Samuel V. Scarpino
Controlling the spread of COVID-19 -- even after a licensed vaccine is available -- requires the effective use of non-pharmaceutical interventions, e.g., physical distancing, limits on group sizes, mask wearing, etc. To date, such interventions have not been uniformly and\or systematically implemented across the United States of America (US). For example, even when under strict stay-at-home orders, numerous jurisdictions in the US granted exceptions and\slash or were in close proximity to locations with entirely different regulations in place. Here, we investigate the impact of such geographic inconsistencies in epidemic control policies by coupling high-resolution mobility and search data to a mathematical model of SARS-CoV-2 transmission.
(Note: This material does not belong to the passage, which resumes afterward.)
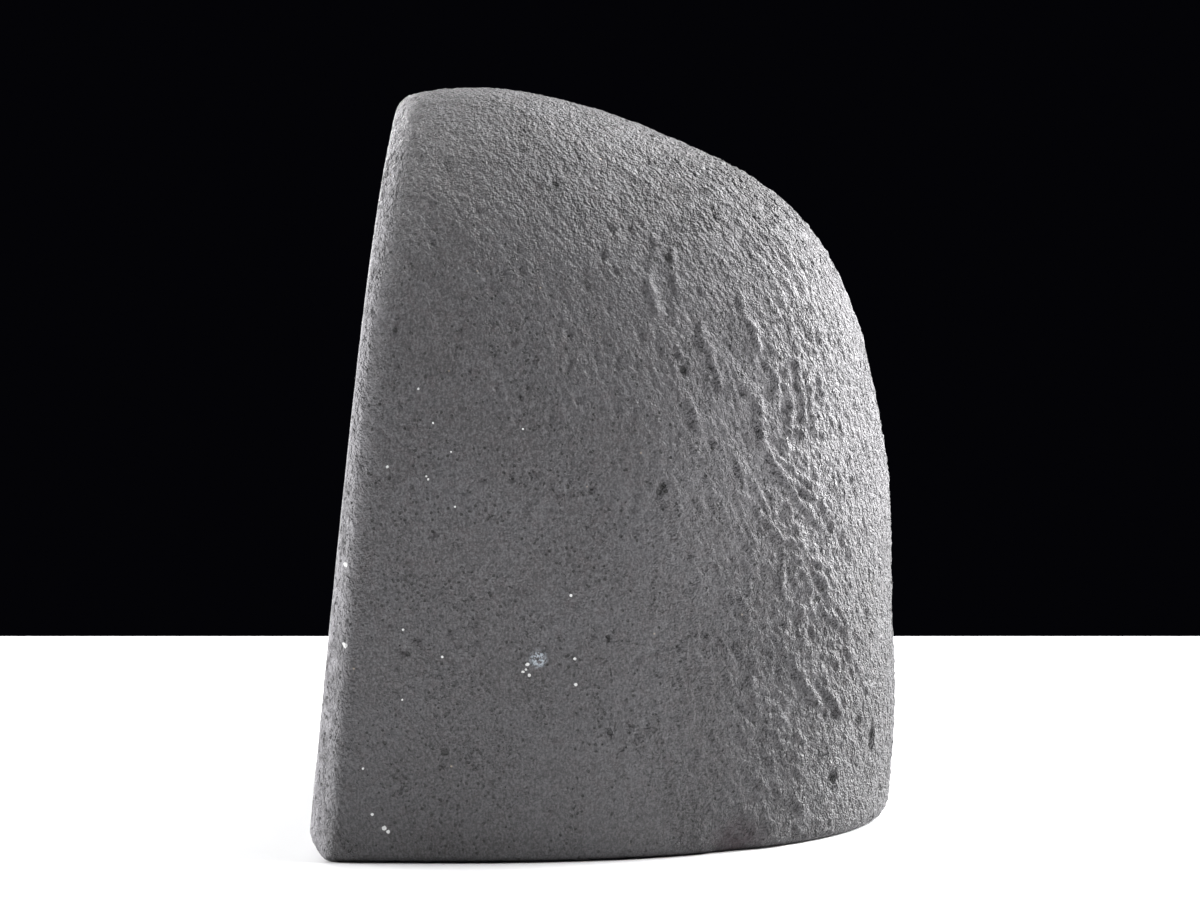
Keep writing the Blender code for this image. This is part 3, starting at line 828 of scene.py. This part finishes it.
def front_material():
    """Sawn rock: pale agate bands round the hollow, then a dark volcanic rind."""
    n = Nodes("sawn_front")
    wave = n.noise(n.place, 38, 3, 0.55)
    ripple = n.noise(n.place, 160, 3, 0.55)
    steps = n.maths("MULTIPLY_ADD", wave, 0.16, rim_steps(n))
    steps = n.maths("MULTIPLY_ADD", ripple, 0.03, steps)
    ramp = n.add("ShaderNodeValToRGB", {0: n.range(steps, 1.05, 1.55, smooth=False)})
    bands = (
        (0.0, (0.155, 0.148, 0.17)), (0.06, (0.085, 0.085, 0.105)), (0.085, (0.18, 0.175, 0.185)), (0.13, (0.15, 0.147, 0.155)),
        (0.15, (0.07, 0.073, 0.09)), (0.185, (0.15, 0.15, 0.155)), (0.235, (0.135, 0.137, 0.14)), (0.25, (0.06, 0.066, 0.066)),
        (0.30, (0.075, 0.082, 0.074)), (0.37, (0.05, 0.056, 0.047)), (0.55, (0.040, 0.042, 0.037)), (1.0, (0.032, 0.031, 0.030)),
    )
    while len(ramp.color_ramp.elements) < len(bands):
        ramp.color_ramp.elements.new(0.5)
    for element, (place, colour) in zip(ramp.color_ramp.elements, bands):
        element.position = place
        element.color = (*colour, 1)
    speckle = n.noise(n.place, 900, 3, 0.7)
    rind = n.range(steps, 1.2, 1.27)
    mottled = n.mix(n.maths("MULTIPLY", rind, n.range(speckle, 0.35, 0.7)), ramp.outputs[0], (0.075, 0.07, 0.064, 1))
    cells = n.add("ShaderNodeTexVoronoi", {"Vector": n.place, "Scale": 260.0, "Randomness": 1.0})
    pick = n.add("ShaderNodeSeparateColor", {0: cells.outputs["Color"]}).outputs[0]
    filled = n.maths("MULTIPLY", n.range(pick, 0.86, 0.9), n.range(cells.outputs["Distance"], 0.36, 0.28))
    mottled = n.mix(n.maths("MULTIPLY", rind, filled), mottled, (0.13, 0.15, 0.125, 1))
    n.colour(mottled)
    marks_of_saw = n.add("ShaderNodeTexWave", {"Vector": n.place, "Scale": 150.0, "Distortion": 3.0, "Detail": 2.0})
    marks_of_saw.bands_direction = "Z"
    height = n.maths("MULTIPLY_ADD", marks_of_saw.outputs["Fac"], 0.25, speckle)
    bumped = n.add("ShaderNodeBump", {"Strength": 0.35, "Distance": 0.0001, "Height": height})
    n.links.new(bumped.outputs[0], n.shader.inputs["Normal"])
    n.links.new(n.range(steps, 1.15, 1.4, 0.34, 0.65), n.shader.inputs["Roughness"])
    n.shader.inputs["Specular IOR Level"].default_value = 0.25
    return n.material


def base_material():
    """The sawn base: the same cement and rock, scraped flat."""
    n = Nodes("sawn_base")
    mottle = n.noise(n.place, 60, 4, 0.6)
    speckle = n.noise(n.place, 800, 3, 0.7)
    base = n.mix(n.range(mottle, 0.35, 0.65), grey(0.10, 0.02), grey(0.17, 0.01))
    base = n.mix(n.range(speckle, 0.4, 0.75, 0.0, 0.6), base, grey(0.28))
    n.colour(base)
    bumped = n.add("ShaderNodeBump", {"Strength": 0.6, "Distance": 0.0002, "Height": speckle})
    n.links.new(bumped.outputs[0], n.shader.inputs["Normal"])
    n.shader.inputs["Roughness"].default_value = 0.8
    return n.material


def wall_material():
    """The hollow's wall behind the crystals, pale quartz."""
    n = Nodes("hollow_wall")
    n.colour(n.mix(n.range(n.noise(n.place, 220, 3, 0.6), 0.3, 0.7), (0.12, 0.095, 0.145, 1), (0.20, 0.18, 0.22, 1)))
    n.shader.inputs["Roughness"].default_value = 0.5
    return n.material


def amethyst_material():
    """Clear purple quartz, milky at its foot and darkest towards the tips."""
    n = Nodes("amethyst")
    tip = n.add("ShaderNodeAttribute", attribute_name="from_wall").outputs["Fac"]
    cloud = n.noise(n.place, 130, 3, 0.6)
    depth = n.maths("MULTIPLY_ADD", cloud, 0.35, tip)
    base = n.mix(n.range(depth, 0.3, 0.7), (0.20, 0.15, 0.25, 1), (0.38, 0.20, 0.60, 1))
    base = n.mix(n.range(depth, 0.7, 1.2), base, (0.31, 0.13, 0.56, 1))
    n.colour(base)
    n.links.new(n.range(depth, 0.25, 0.6, 0.35, 0.92), n.shader.inputs["Transmission Weight"])
    n.shader.inputs["Roughness"].default_value = 0.06
    n.shader.inputs["IOR"].default_value = 1.544
    streaks = n.add("ShaderNodeTexNoise", {"Vector": n.place, "Scale": 700.0, "Detail": 2.0})
    bumped = n.add("ShaderNodeBump", {"Strength": 0.12, "Distance": 0.00008, "Height": streaks.outputs["Fac"]})
    n.links.new(bumped.outputs[0], n.shader.inputs["Normal"])
    absorption = n.nodes.new("ShaderNodeVolumeAbsorption")
    absorption.inputs["Color"].default_value = (0.50, 0.22, 0.84, 1)
    absorption.inputs["Density"].default_value = 60.0
    n.links.new(absorption.outputs[0], n.nodes["Material Output"].inputs["Volume"])
    return n.material


def floor_material():
    n = Nodes("pale_floor")
    n.colour(n.mix(n.noise(n.place, 6, 2, 0.5), (0.80, 0.80, 0.81, 1), (0.84, 0.84, 0.85, 1)))
    n.shader.inputs["Roughness"].default_value = 0.6
    return n.material


# The pieces

def make_rock():
    rock = new_object("coated_rock", rock_surface())
    hollow = hollow_form("hollow", WALL_FACES, 0.0)
    for own in (coat_material(), front_material(), base_material()):
        rock.data.materials.append(own)
    hollow.data.materials.append(wall_material())
    rock = with_booleans(rock, [("DIFFERENCE", hollow)])
    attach(rock, "root")
    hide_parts("rock_body")
    return rock


def make_crust():
    crust = hollow_form("crystal_crust", WALL_FACES, SEEN_GAP)
    inner = hollow_form("crust_inner_wall", DRUSE_FACES, FIT_GAP + BED_THICKNESS, 0.9 * MM)
    steps = [("DIFFERENCE", inner)]
    steps += [("UNION", group) for group in crystal_groups()]
    steps.append(("DIFFERENCE", front_block()))
    crust = with_booleans(crust, steps)
    crust.data.validate()
    crust.data.materials.clear()
    crust.data.materials.append(amethyst_material())
    for polygon in crust.data.polygons:
        polygon.use_smooth = False
    heights = []
    for vertex in crust.data.vertices:
        from_centre = vertex.co - HOLLOW_CENTRE
        distance = from_centre.length
        heights.append((hollow_reach(from_centre / distance) - distance) / (17 * MM))
    heights = np.array(heights, np.float32)
    from_wall = crust.data.attributes.new("from_wall", "FLOAT", "POINT")
    from_wall.data.foreach_set("value", heights)
    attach(crust, "root")
    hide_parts("amethyst_crust")
    return crust


def make_floor():
    """A pale table whose far edge lies behind the geode, as seen from the camera."""
    bm = bmesh.new()
    bmesh.ops.create_grid(bm, x_segments=1, y_segments=1, size=0.5)
    floor = new_object("floor", bm)
    floor.scale = (1.3, 2.4, 1)
    floor.location = (0.369, 0, 0)
    floor.data.materials.append(floor_material())


def add_light(name, turn, height, size, power, distance=1.3, aim=(0, 0, 0.08)):
    """A soft square light that faces the geode, so many degrees round from +X and up."""
    turn, height = math.radians(turn), math.radians(height)
    way = Vector((math.cos(turn) * math.cos(height), math.sin(turn) * math.cos(height), math.sin(height)))
    data = bpy.data.lights.new(name, "AREA")
    data.shape = "SQUARE"
    data.size = size
    data.energy = power
    made = bpy.data.objects.new(name, data)
    made.location = Vector(aim) + way * distance
    made.rotation_mode = "QUATERNION"
    made.rotation_quaternion = way.to_track_quat("Z", "Y")
    made.visible_camera = False
    bpy.context.scene.collection.objects.link(made)


def add_studio():
    add_light("key_light", 95, 48, 0.6, 37)
    add_light("low_key_light", 115, 14, 0.4, 35)
    add_light("high_key_light", 130, 35, 0.6, 10)
    add_light("left_light", -96, 20, 0.8, 34, 1.45)
    add_light("top_light", 180, 75, 0.6, 5)
    add_light("back_light", -150, 18, 0.5, 13)
    world = bpy.data.worlds.new("dark_studio")
    world.use_nodes = True
    world.node_tree.nodes["Background"].inputs["Color"].default_value = (0.0012, 0.0012, 0.002, 1)
    world.node_tree.nodes["Background"].inputs["Strength"].default_value = 1.0
    bpy.context.scene.world = world
    bpy.context.scene.view_settings.view_transform = "Standard"
    data = bpy.data.cameras.new("camera")
    data.lens = CAMERA_LENS
    data.clip_start = 0.01
    camera = bpy.data.objects.new("camera", data)
    camera.location = CAMERA_PLACE
    camera.rotation_euler = (math.radians(90) - CAMERA_PITCH, 0, math.radians(90))
    bpy.context.scene.collection.objects.link(camera)
    bpy.context.scene.camera = camera


make_rock()
make_crust()
make_floor()
add_studio()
Our results show that while stay-at-home orders decrease contacts in most areas of the US, some specific activities and venues often see an increase in attendance. Indeed, over the month of March 2020, between 10 and 30% of churches in the US saw increases in attendance; even as the total number of visits to churches declined nationally. This heterogeneity, where certain venues see substantial increases in attendance while others close, suggests that closure can cause individuals to find an open venue, even if that requires longer-distance travel. And, indeed, the average distance travelled to churches in the US rose by 13\% over the same period, and over the summer, churches with more than 50 average weekly visitors saw an increase of 81% in distance visitors had to travel to attend. Strikingly, our mathematical model reveals that, across a broad range of model parameters, partial measures can often be worse than no measures at all. In the most severe cases, individuals not complying with policies by traveling to neighboring jurisdictions can create epidemics when the outbreak would otherwise have been contained. Taken together, our data analysis of nearly 120 million church visitors across 184,677 churches, 14 million grocery visitors across 7,662 grocery stores, and 13.5 million gym visitors across 5483 gyms, and modeling results highlight the potential unintended consequences of inconsistent epidemic control policies and stress the importance of balancing the societal needs of a population with the risk of an outbreak growing into a large epidemic.
Sam Scarpino is an Assistant Professor of Marine & Environmental Sciences and Physics in the College of Science. Broadly, Sam is a complex systems scientist investigating questions at the intersection of network science and human behavior, whose work spans a broad range of topics, including: infectious disease modeling, forecasting in complex systems, genetic topology of disease, and decision making under uncertainty.